Task requirements => Below is a set of records; print all of them exactly as written.

==== Data entries ====

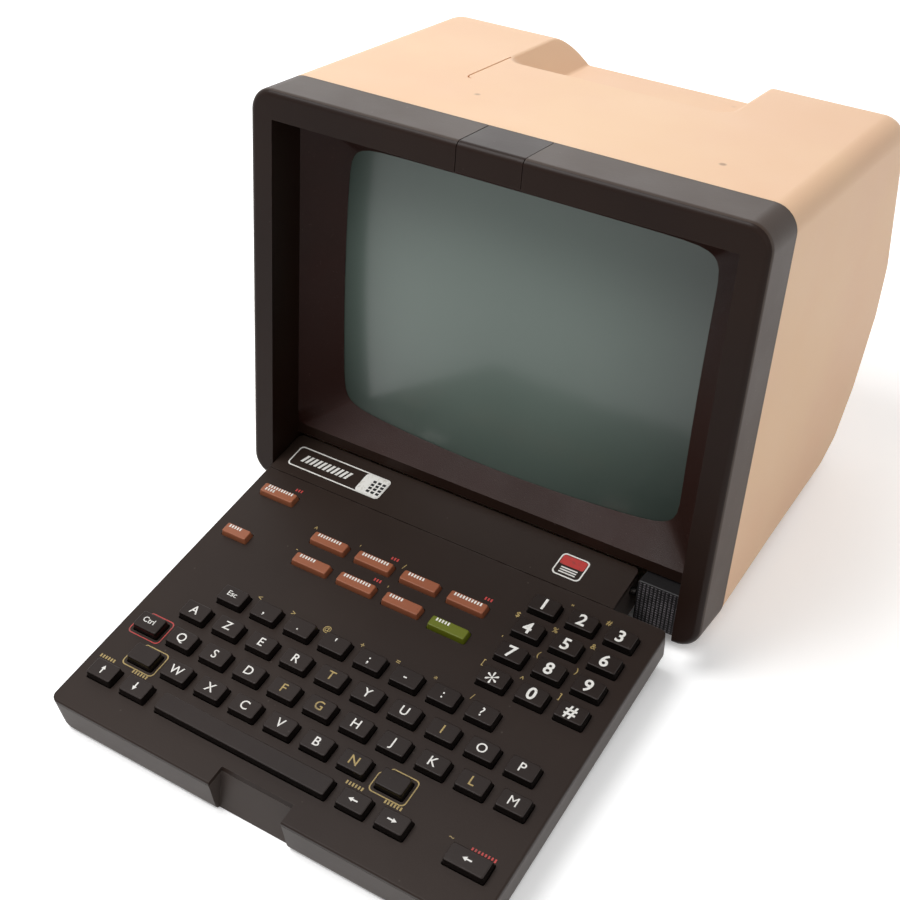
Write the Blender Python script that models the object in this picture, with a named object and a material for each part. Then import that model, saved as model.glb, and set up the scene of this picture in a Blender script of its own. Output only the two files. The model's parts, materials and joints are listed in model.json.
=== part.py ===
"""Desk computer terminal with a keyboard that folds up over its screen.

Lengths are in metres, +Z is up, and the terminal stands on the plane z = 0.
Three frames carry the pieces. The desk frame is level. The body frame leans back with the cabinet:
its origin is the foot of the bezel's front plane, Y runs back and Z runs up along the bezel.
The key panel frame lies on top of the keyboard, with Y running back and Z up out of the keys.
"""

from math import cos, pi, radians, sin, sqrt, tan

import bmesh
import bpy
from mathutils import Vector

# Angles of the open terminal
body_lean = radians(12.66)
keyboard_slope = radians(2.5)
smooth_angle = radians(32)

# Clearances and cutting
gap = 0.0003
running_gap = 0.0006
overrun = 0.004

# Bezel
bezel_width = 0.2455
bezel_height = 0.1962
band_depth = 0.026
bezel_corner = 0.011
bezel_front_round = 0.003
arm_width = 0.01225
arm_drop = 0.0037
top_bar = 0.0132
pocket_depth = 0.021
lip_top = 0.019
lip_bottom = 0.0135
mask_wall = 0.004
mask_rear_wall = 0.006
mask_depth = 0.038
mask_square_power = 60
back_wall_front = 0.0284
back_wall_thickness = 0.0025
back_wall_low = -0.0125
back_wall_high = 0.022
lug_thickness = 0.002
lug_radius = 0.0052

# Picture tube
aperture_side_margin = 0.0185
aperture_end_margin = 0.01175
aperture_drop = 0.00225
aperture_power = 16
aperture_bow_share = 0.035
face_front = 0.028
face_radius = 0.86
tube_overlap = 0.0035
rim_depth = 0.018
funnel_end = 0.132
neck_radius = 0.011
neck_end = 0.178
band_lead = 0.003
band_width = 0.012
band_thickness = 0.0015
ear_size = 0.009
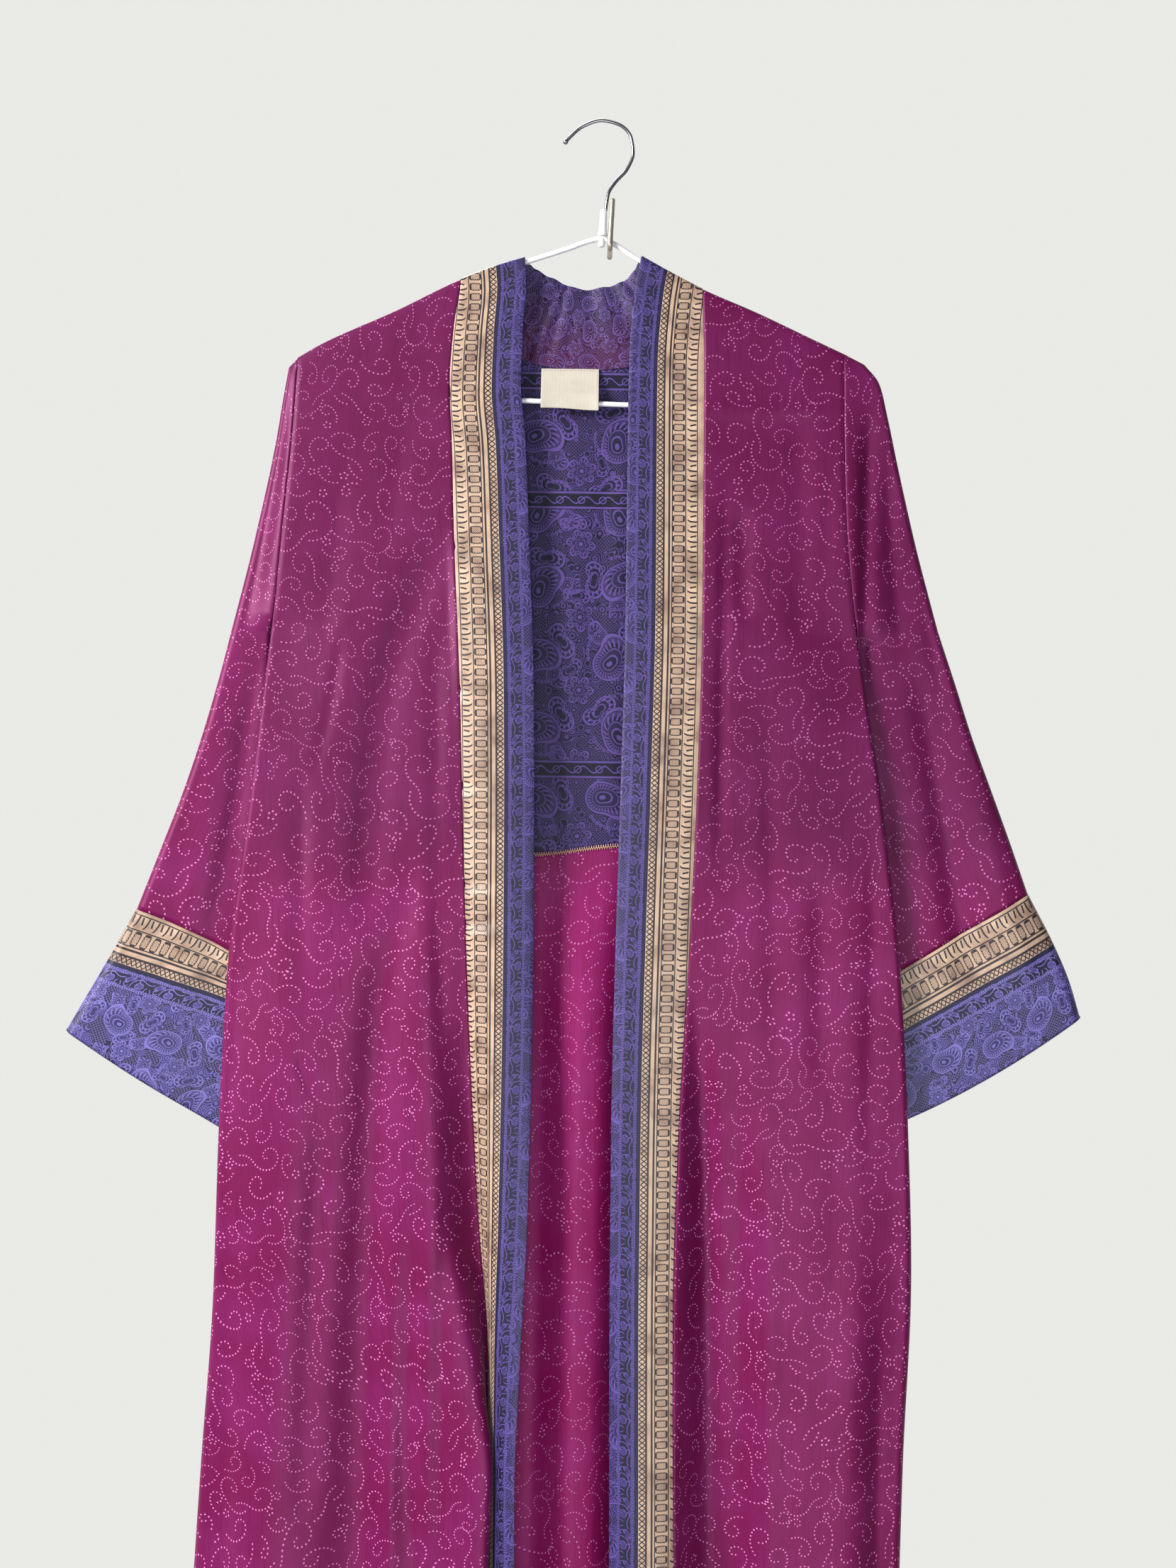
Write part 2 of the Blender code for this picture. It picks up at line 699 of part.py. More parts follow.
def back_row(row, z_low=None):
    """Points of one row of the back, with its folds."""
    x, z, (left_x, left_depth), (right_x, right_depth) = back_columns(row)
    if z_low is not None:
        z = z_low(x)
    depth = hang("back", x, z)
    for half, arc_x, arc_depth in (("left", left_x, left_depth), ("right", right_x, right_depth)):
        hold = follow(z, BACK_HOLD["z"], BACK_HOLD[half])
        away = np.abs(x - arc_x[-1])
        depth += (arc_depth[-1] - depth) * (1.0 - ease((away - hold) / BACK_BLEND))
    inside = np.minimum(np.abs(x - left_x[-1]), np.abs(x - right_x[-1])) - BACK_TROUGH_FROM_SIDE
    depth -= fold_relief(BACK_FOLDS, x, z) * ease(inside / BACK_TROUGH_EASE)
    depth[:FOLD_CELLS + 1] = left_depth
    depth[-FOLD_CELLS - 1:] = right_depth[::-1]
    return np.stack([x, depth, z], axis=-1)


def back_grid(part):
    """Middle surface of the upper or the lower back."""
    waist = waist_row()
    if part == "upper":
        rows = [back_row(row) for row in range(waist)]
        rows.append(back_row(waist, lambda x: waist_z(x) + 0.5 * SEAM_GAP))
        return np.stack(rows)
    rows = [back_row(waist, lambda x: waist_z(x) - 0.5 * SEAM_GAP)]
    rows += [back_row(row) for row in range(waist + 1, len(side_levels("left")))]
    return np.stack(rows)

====

Written response =>
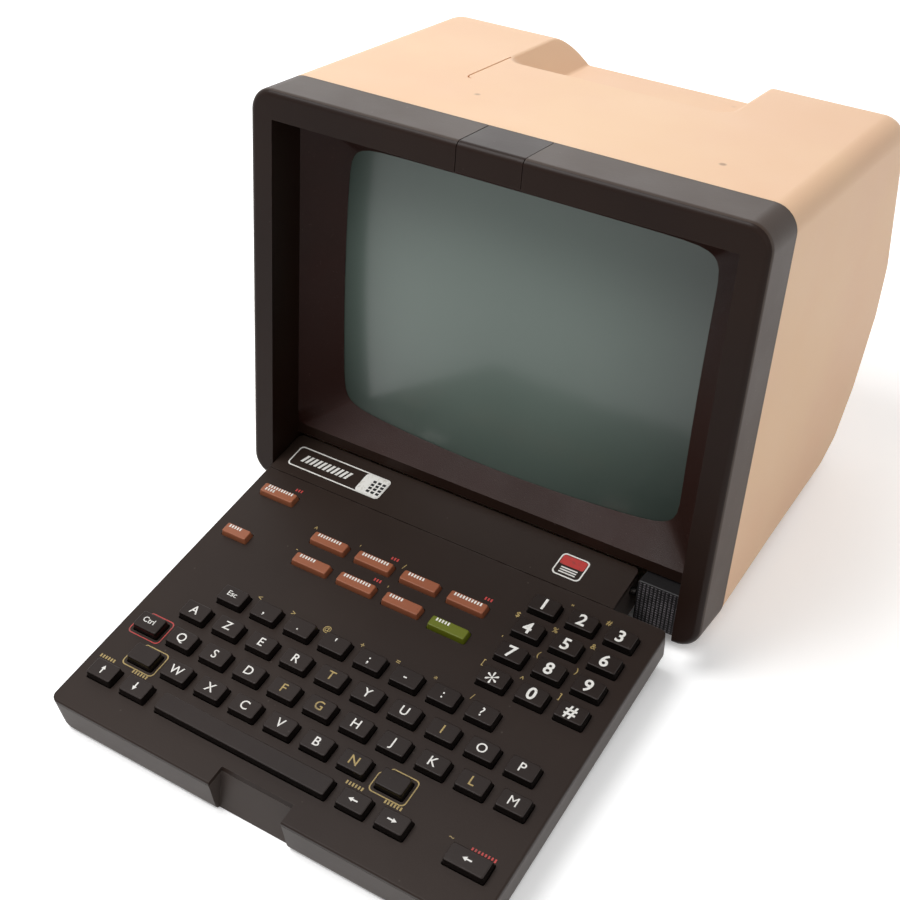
Write the Blender Python script that models the object in this picture, with a named object and a material for each part. Then import that model, saved as model.glb, and set up the scene of this picture in a Blender script of its own. Output only the two files. The model's parts, materials and joints are listed in model.json.
=== part.py ===
"""Desk computer terminal with a keyboard that folds up over its screen.

Lengths are in metres, +Z is up, and the terminal stands on the plane z = 0.
Three frames carry the pieces. The desk frame is level. The body frame leans back with the cabinet:
its origin is the foot of the bezel's front plane, Y runs back and Z runs up along the bezel.
The key panel frame lies on top of the keyboard, with Y running back and Z up out of the keys.
"""

from math import cos, pi, radians, sin, sqrt, tan

import bmesh
import bpy
from mathutils import Vector

# Angles of the open terminal
body_lean = radians(12.66)
keyboard_slope = radians(2.5)
smooth_angle = radians(32)

# Clearances and cutting
gap = 0.0003
running_gap = 0.0006
overrun = 0.004

# Bezel
bezel_width = 0.2455
bezel_height = 0.1962
band_depth = 0.026
bezel_corner = 0.011
bezel_front_round = 0.003
arm_width = 0.01225
arm_drop = 0.0037
top_bar = 0.0132
pocket_depth = 0.021
lip_top = 0.019
lip_bottom = 0.0135
mask_wall = 0.004
mask_rear_wall = 0.006
mask_depth = 0.038
mask_square_power = 60
back_wall_front = 0.0284
back_wall_thickness = 0.0025
back_wall_low = -0.0125
back_wall_high = 0.022
lug_thickness = 0.002
lug_radius = 0.0052

# Picture tube
aperture_side_margin = 0.0185
aperture_end_margin = 0.01175
aperture_drop = 0.00225
aperture_power = 16
aperture_bow_share = 0.035
face_front = 0.028
face_radius = 0.86
tube_overlap = 0.0035
rim_depth = 0.018
funnel_end = 0.132
neck_radius = 0.011
neck_end = 0.178
band_lead = 0.003
band_width = 0.012
band_thickness = 0.0015
ear_size = 0.009
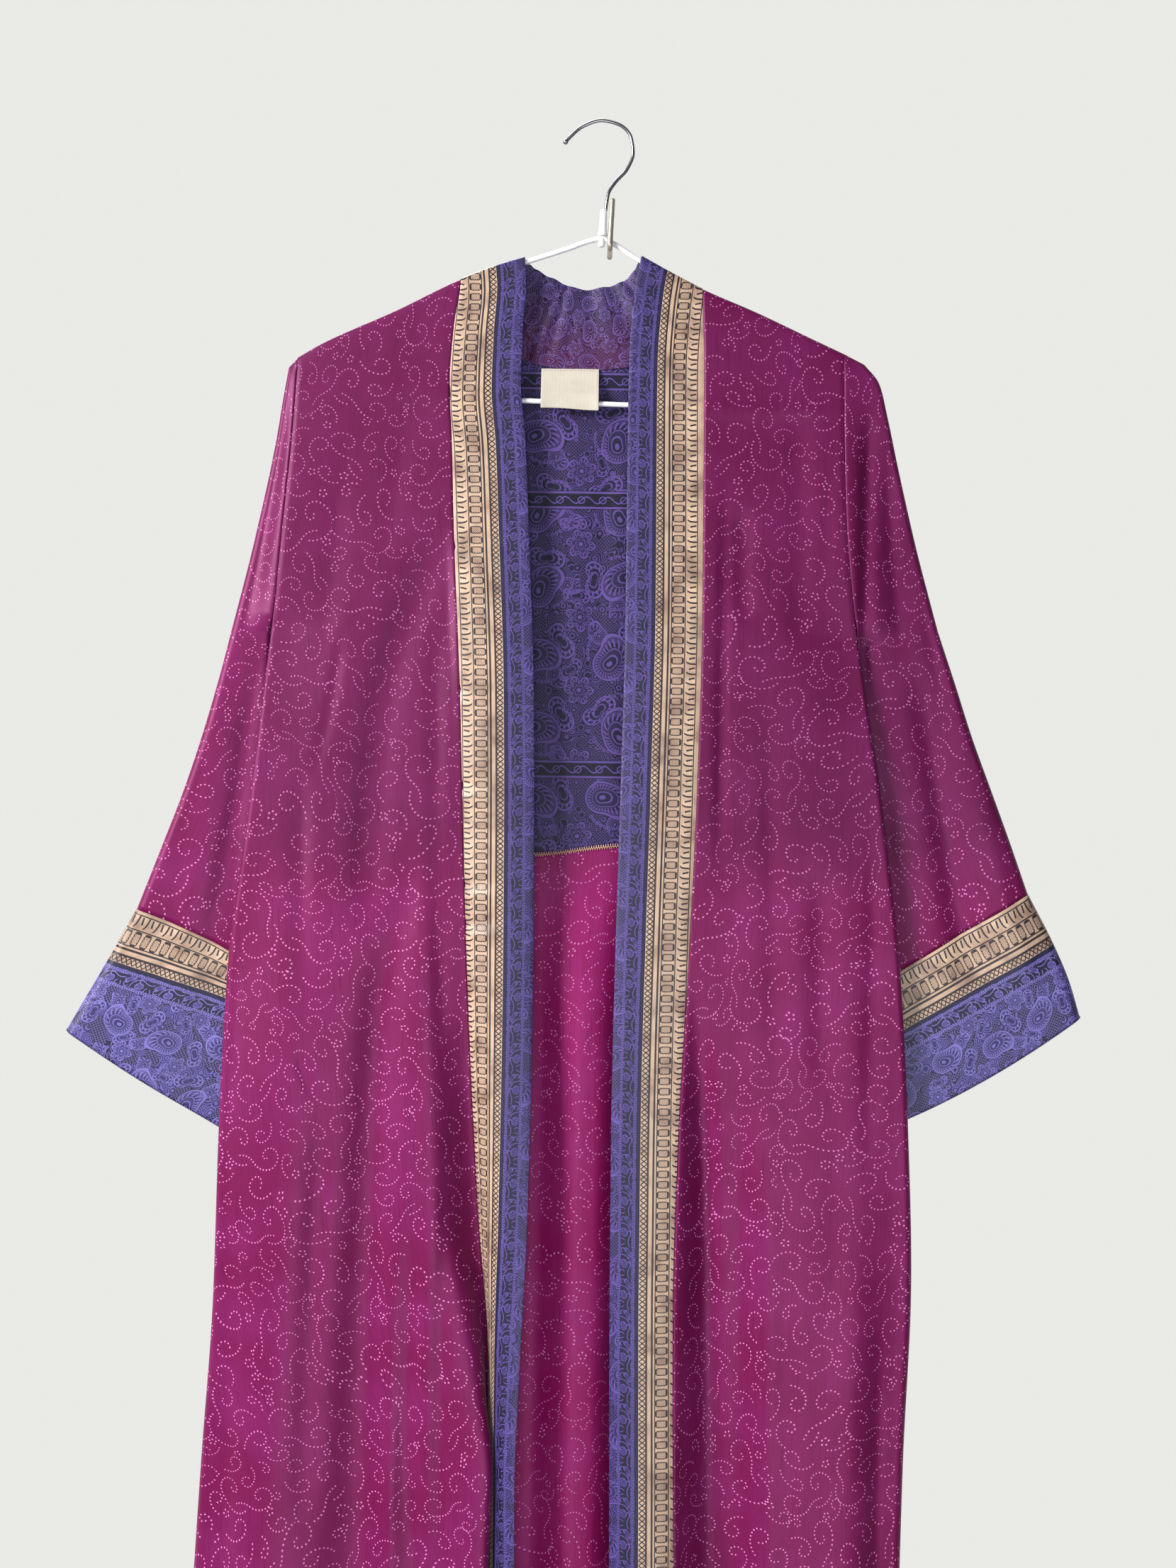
Write part 2 of the Blender code for this picture. It picks up at line 699 of part.py. More parts follow.
def back_row(row, z_low=None):
    """Points of one row of the back, with its folds."""
    x, z, (left_x, left_depth), (right_x, right_depth) = back_columns(row)
    if z_low is not None:
        z = z_low(x)
    depth = hang("back", x, z)
    for half, arc_x, arc_depth in (("left", left_x, left_depth), ("right", right_x, right_depth)):
        hold = follow(z, BACK_HOLD["z"], BACK_HOLD[half])
        away = np.abs(x - arc_x[-1])
        depth += (arc_depth[-1] - depth) * (1.0 - ease((away - hold) / BACK_BLEND))
    inside = np.minimum(np.abs(x - left_x[-1]), np.abs(x - right_x[-1])) - BACK_TROUGH_FROM_SIDE
    depth -= fold_relief(BACK_FOLDS, x, z) * ease(inside / BACK_TROUGH_EASE)
    depth[:FOLD_CELLS + 1] = left_depth
    depth[-FOLD_CELLS - 1:] = right_depth[::-1]
    return np.stack([x, depth, z], axis=-1)


def back_grid(part):
    """Middle surface of the upper or the lower back."""
    waist = waist_row()
    if part == "upper":
        rows = [back_row(row) for row in range(waist)]
        rows.append(back_row(waist, lambda x: waist_z(x) + 0.5 * SEAM_GAP))
        return np.stack(rows)
    rows = [back_row(waist, lambda x: waist_z(x) - 0.5 * SEAM_GAP)]
    rows += [back_row(row) for row in range(waist + 1, len(side_levels("left")))]
    return np.stack(rows)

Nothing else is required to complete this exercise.